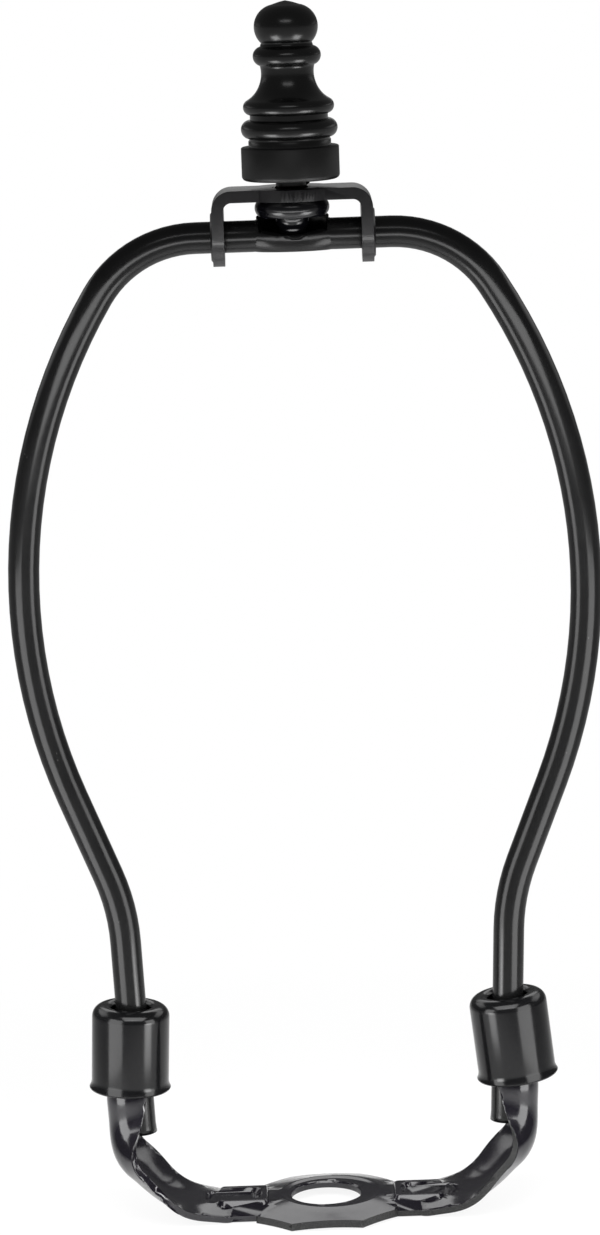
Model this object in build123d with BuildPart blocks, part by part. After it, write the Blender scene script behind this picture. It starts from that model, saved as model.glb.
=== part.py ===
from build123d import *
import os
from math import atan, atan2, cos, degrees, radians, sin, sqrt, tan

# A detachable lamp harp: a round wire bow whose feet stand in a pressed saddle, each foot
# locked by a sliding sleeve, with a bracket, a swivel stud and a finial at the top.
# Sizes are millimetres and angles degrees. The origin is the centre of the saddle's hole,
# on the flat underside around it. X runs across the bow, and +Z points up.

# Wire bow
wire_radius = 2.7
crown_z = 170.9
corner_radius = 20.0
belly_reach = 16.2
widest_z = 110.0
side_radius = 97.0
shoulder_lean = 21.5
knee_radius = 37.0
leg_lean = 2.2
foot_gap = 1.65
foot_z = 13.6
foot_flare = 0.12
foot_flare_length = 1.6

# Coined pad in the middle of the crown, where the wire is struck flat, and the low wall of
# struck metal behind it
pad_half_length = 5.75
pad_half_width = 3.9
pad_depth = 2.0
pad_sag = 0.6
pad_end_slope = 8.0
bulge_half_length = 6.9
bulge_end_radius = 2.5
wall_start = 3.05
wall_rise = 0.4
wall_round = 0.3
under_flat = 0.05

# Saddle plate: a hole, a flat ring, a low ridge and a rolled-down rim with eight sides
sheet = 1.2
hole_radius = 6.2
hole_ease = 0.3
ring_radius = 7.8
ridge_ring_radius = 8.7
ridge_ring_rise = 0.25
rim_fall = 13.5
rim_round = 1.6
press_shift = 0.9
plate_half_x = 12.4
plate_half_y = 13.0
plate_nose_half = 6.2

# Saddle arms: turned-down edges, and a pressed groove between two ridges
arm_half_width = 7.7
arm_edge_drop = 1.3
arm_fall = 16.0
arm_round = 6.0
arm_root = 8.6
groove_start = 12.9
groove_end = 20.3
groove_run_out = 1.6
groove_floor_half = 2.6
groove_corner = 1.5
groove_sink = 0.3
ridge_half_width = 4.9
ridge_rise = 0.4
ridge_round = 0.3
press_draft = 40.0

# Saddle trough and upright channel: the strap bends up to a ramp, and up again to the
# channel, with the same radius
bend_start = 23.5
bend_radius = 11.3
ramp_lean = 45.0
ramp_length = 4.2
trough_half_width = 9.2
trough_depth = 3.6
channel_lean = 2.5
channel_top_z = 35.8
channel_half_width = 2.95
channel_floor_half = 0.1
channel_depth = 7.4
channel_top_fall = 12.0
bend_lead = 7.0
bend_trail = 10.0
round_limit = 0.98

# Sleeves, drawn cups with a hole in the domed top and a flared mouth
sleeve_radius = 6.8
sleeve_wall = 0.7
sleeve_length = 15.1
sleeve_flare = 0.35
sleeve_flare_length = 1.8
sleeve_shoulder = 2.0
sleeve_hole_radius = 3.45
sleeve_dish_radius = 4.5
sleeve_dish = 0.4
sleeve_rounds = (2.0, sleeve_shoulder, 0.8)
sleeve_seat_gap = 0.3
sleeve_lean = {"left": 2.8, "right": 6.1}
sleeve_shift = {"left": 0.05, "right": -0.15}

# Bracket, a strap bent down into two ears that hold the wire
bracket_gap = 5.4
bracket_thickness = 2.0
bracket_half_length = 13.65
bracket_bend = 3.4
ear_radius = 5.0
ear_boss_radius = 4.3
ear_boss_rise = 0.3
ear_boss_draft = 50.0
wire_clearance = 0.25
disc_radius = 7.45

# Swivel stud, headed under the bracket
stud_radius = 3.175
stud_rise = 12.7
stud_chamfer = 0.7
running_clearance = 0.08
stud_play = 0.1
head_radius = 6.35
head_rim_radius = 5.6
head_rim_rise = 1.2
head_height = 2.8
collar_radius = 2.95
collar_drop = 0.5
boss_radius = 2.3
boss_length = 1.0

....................

Set problem ▸ In this exercise, copy only the lines from the opening line of the material through the line where "from math import" appears.

Task answer ▸
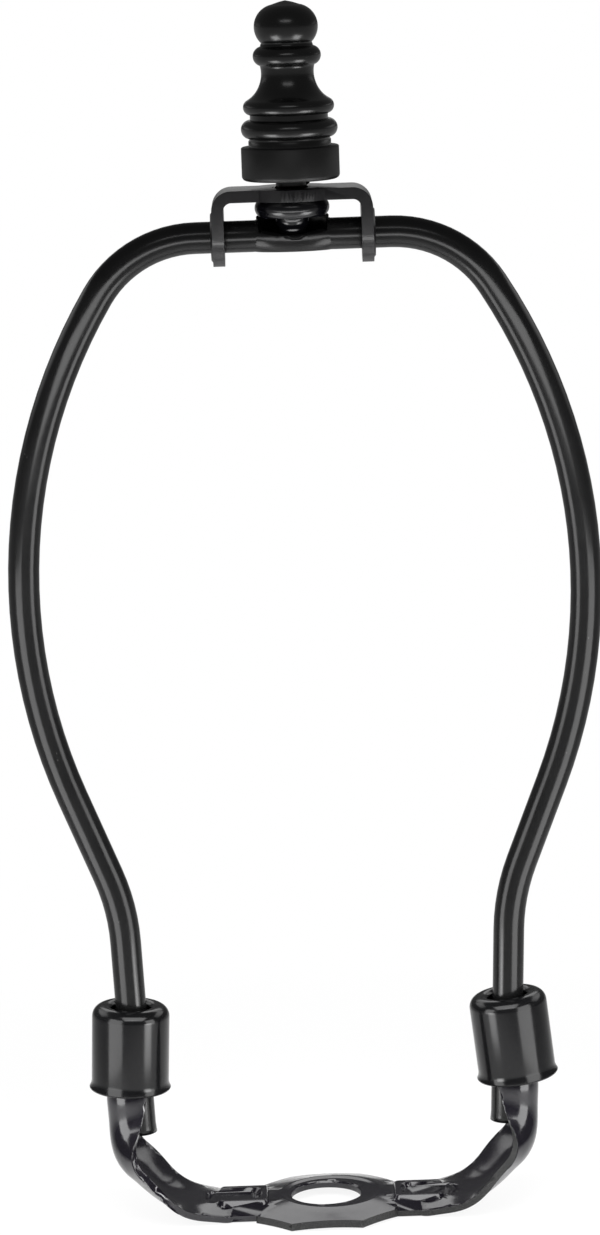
Model this object in build123d with BuildPart blocks, part by part. After it, write the Blender scene script behind this picture. It starts from that model, saved as model.glb.
=== part.py ===
from build123d import *
import os
from math import atan, atan2, cos, degrees, radians, sin, sqrt, tan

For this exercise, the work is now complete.